Quale è stato il suo messaggio ‘alternativo’?

“Nella società della tecnica,dove gli strumenti sono ormai i veri protagonisti, siamo abituati a considerare tutto sotto il profilo dell’utile.  In realtà ciò che è utile non è, per definizione, importante, proprio perché finalizzato a qualcos’altro e non valido di per sé.  La Gioconda, come ogni grande opera d’arte, non serve a niente.  Ma anche un essere umano non può essere ridotto solo ai servizi che possiamo ricavarne. Ciò ha una ricaduta esistenziale molto forte. Se cerchiamo qualcosa perché utile a qualcos’altro, e questo qualcos’altro in funzione di altro ancora, e così via, senza che ci sia nulla che vale di per sé, che senso avrebbe tutto questo?

La filosofia di Tommaso mette in primo piano, insieme all’essere, la verità, il bene e il bello.  Ciò che è importante e per cui vale la pena di vivere. Ma, se si adottasse questa prospettiva, il primato del profitto, il consumismo selvaggio,  la riduzione delle persone ad ingranaggi della macchina sociale, si rivelerebbero per quello che sono: perversioni che, invece di renderci felici, sottopongono la nostra esistenza al continuo stress di una corsa senza meta”.

Ricerca intellettuale e ricerca spirituale: quale nesso esiste?
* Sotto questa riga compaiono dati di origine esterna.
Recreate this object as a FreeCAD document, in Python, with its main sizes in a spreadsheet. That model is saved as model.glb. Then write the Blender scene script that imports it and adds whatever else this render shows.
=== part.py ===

“Tommaso ha innanzi tutto testimoniato nella sua persona che un’autentica vita intellettuale deve radicarsi in una profonda esperienza spirituale  di amore per il vero, per il bene, per il bello.  Altrimenti c’è il rischio  del narcisismo e della  rincorsa al consenso, a cui tanti intellettuali del nostro tempo sono purtroppo esposti”.

 Quindi lo stupore apre alla verità?

“Nella cultura contemporanea è frequente sentir ripetere che la verità non esiste, perché ognuno ha la sua.  E si pretende di fondare su questo la reciproca tolleranza e il dialogo.  Ma se davvero fosse così, non avrebbero più senso la ricerca (per definizione rivolta a cercare ciò che non si ha) e il confronto con gli altri, perché ognuno dovrebbe già essere pago della verità che possiede e che nessuno, in nome della propria, avrebbe il diritto di criticare. Lo stupore dell’essere implica la consapevolezza che la verità supera le nostre soggettive opinioni e che queste vanno sempre rimesse in discussione”.
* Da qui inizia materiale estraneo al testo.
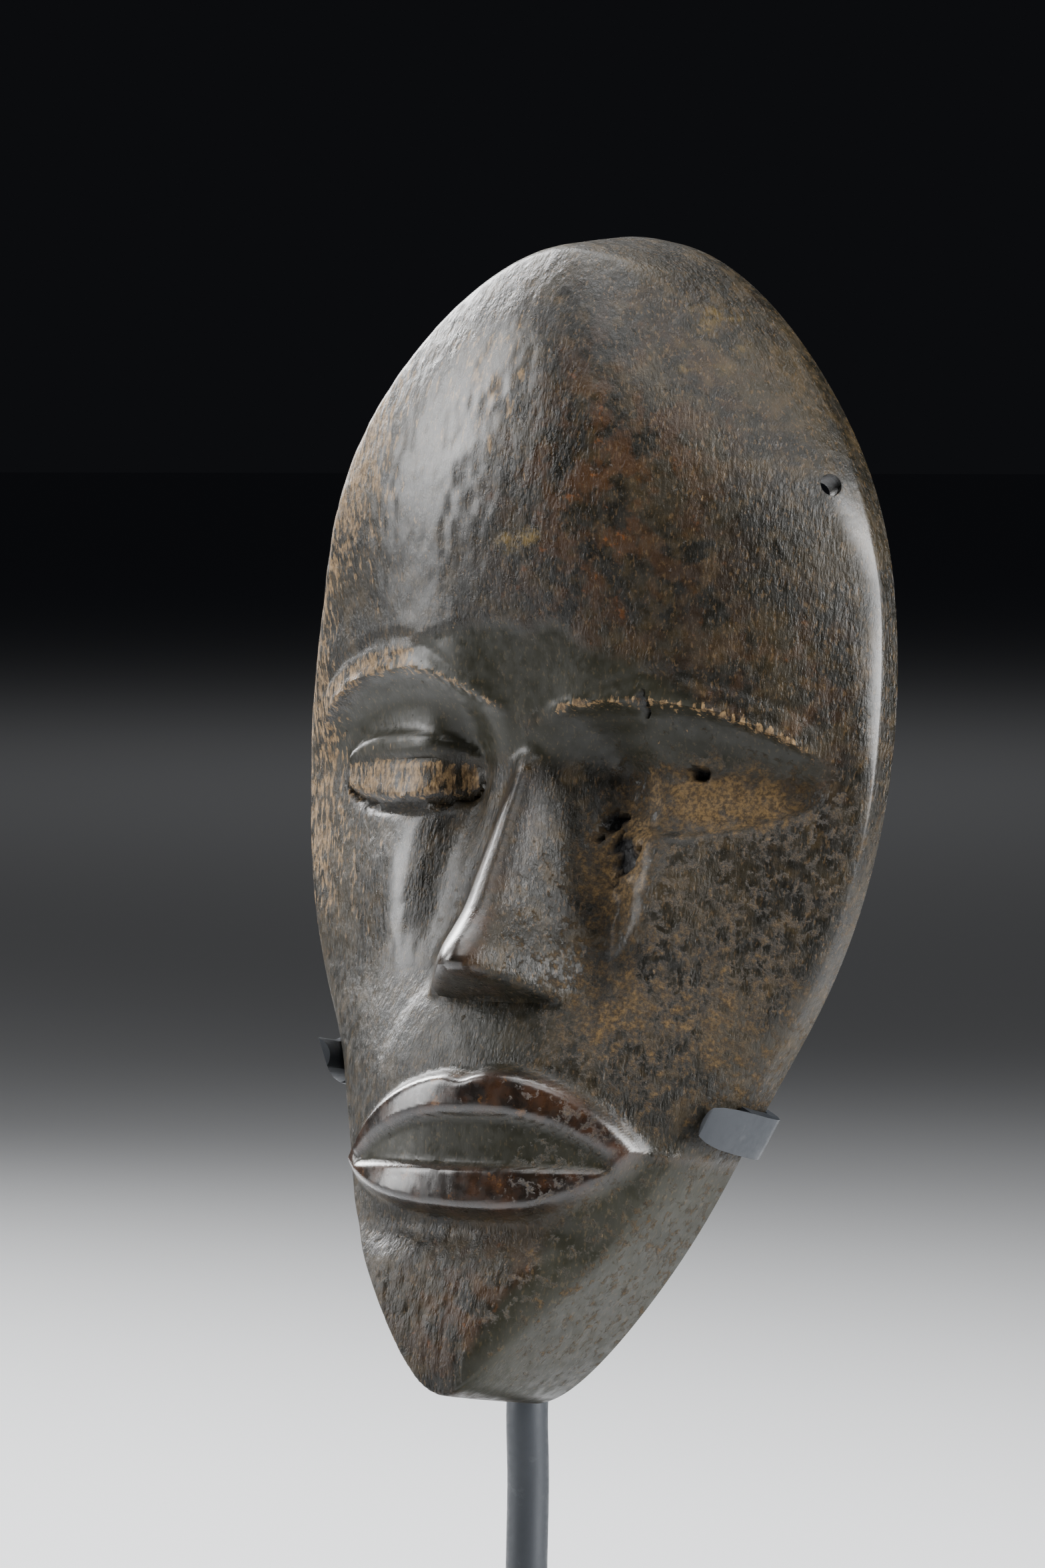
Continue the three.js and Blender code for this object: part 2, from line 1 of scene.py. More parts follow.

Allora in quale modo l’Aquinate riesce a ‘tenere insieme’ fede e ragione?

“Spesso si sente affermare che chi ha fede non è più libero di fare una ricerca razionale obiettiva. Se per ‘obiettivo’ si intende privo di condizionamenti, ciò sarebbe assolutamente vero. Solo che allora nessuno potrebbe essere ‘obiettivo’, perché non esiste essere umano che possa guardare alla realtà senza risentire del contesto esistenziale, spirituale, culturale in cui si trova e dalle intuizioni che lo guidano nella stessa ricerca. L’ermeneutica oggi ha evidenziato che non esiste ‘uno sguardo da nessun luogo’. Per Tommaso la fede è il ‘luogo’ da cui  parte, ma elaborando, a partire da essa, un discorso rigorosamente razionale  che pretende di essere oggettivo e di valere, perciò, anche per il non credente”.    

  Perché ancora oggi si studia il suo pensiero?

“Nel campo del pensiero, alcune scoperte del passato possono essere attualissime, proprio nella loro apparente inattualità, perché ci rimettono in discussione. La filosofia di Tommaso, vissuto ottocento anni fa, non è, evidentemente, un punto d’arrivo, ma di partenza. Egli, che fu un rivoluzionario, rispetto alle certezze consolidate del suo tempi, può insegnarci  ad esserlo anche noi nel nostro”.